Orthocentre of the triangle formed by the lines whose combined equation is `(y ^(2) - 6xy -x ^(2)) ( 4x -y +7) =0` is

To find the orthocenter of the triangle formed by the lines given in the combined equation \((y^2 - 6xy - x^2)(4x - y + 7) = 0\), we can follow these steps: ### Step 1: Identify the Lines The combined equation consists of two parts: 1. \(y^2 - 6xy - x^2 = 0\) 2. \(4x - y + 7 = 0\) ### Step 2: Solve the First Equation We will first solve the quadratic equation \(y^2 - 6xy - x^2 = 0\) for \(y\): This can be rearranged as: \[ y^2 - 6xy - x^2 = 0 \] Using the quadratic formula \(y = \frac{-b \pm \sqrt{b^2 - 4ac}}{2a}\), where \(a = 1\), \(b = -6x\), and \(c = -x^2\): \[ y = \frac{6x \pm \sqrt{(-6x)^2 - 4 \cdot 1 \cdot (-x^2)}}{2 \cdot 1} \] \[ y = \frac{6x \pm \sqrt{36x^2 + 4x^2}}{2} \] \[ y = \frac{6x \pm \sqrt{40x^2}}{2} \] \[ y = \frac{6x \pm 2\sqrt{10}x}{2} \] \[ y = 3x \pm \sqrt{10}x \] Thus, we have two lines: 1. \(y = (3 + \sqrt{10})x\) 2. \(y = (3 - \sqrt{10})x\) ### Step 3: Solve the Second Equation The second line is given by: \[ 4x - y + 7 = 0 \implies y = 4x + 7 \] ### Step 4: Find the Intersection Points Now we need to find the intersection points of these lines. **Intersection of \(y = (3 + \sqrt{10})x\) and \(y = 4x + 7\):** \[ (3 + \sqrt{10})x = 4x + 7 \] \[ (3 + \sqrt{10} - 4)x = 7 \] \[ (\sqrt{10} - 1)x = 7 \implies x = \frac{7}{\sqrt{10} - 1} \] Substituting \(x\) back to find \(y\): \[ y = 4\left(\frac{7}{\sqrt{10} - 1}\right) + 7 \] **Intersection of \(y = (3 - \sqrt{10})x\) and \(y = 4x + 7\):** \[ (3 - \sqrt{10})x = 4x + 7 \] \[ (3 - \sqrt{10} - 4)x = 7 \] \[ (-\sqrt{10} - 1)x = 7 \implies x = \frac{-7}{\sqrt{10} + 1} \] Substituting \(x\) back to find \(y\): \[ y = 4\left(\frac{-7}{\sqrt{10} + 1}\right) + 7 \] ### Step 5: Find the Orthocenter For a right triangle, the orthocenter is at the vertex where the right angle is formed.

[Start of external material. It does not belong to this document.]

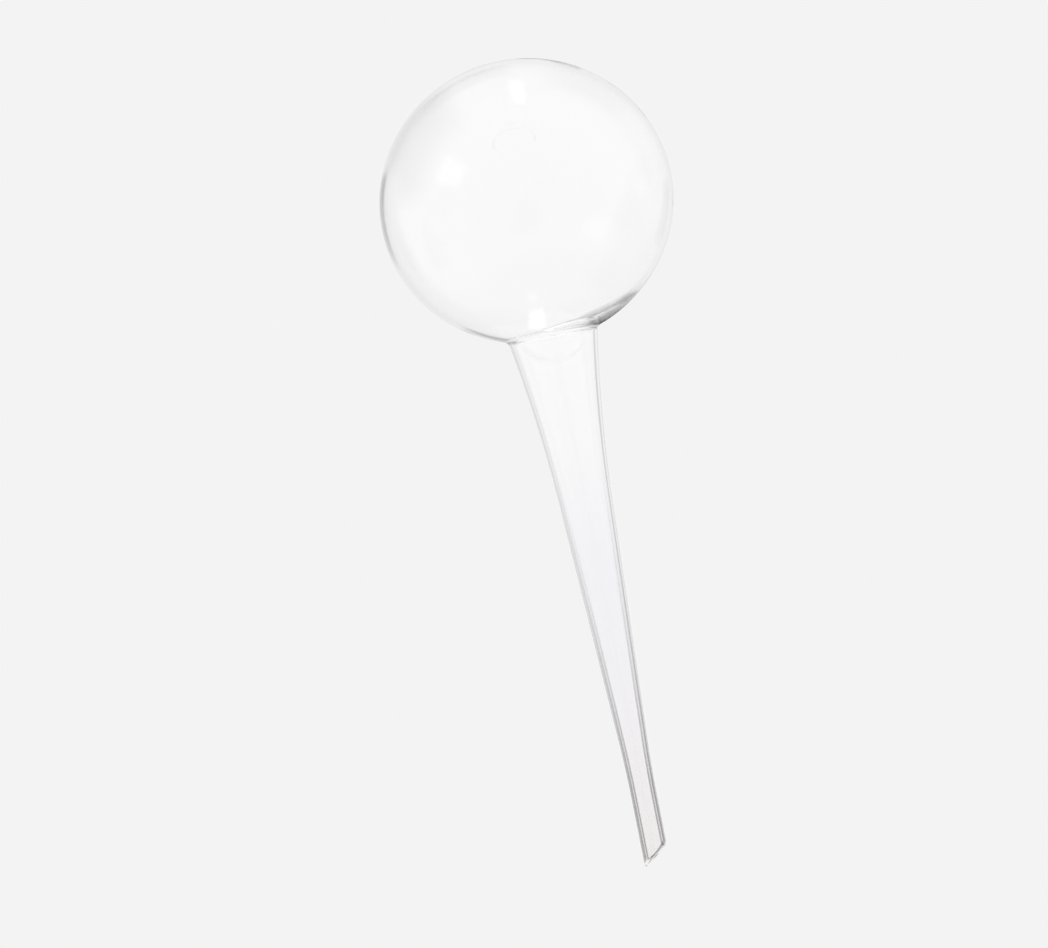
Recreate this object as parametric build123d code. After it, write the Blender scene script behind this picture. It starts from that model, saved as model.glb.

Since the two lines from the first equation are perpendicular, the orthocenter will be at the intersection of these two lines. ### Step 6: Conclusion The orthocenter of the triangle formed by these lines is at the intersection point of the two lines derived from the first equation.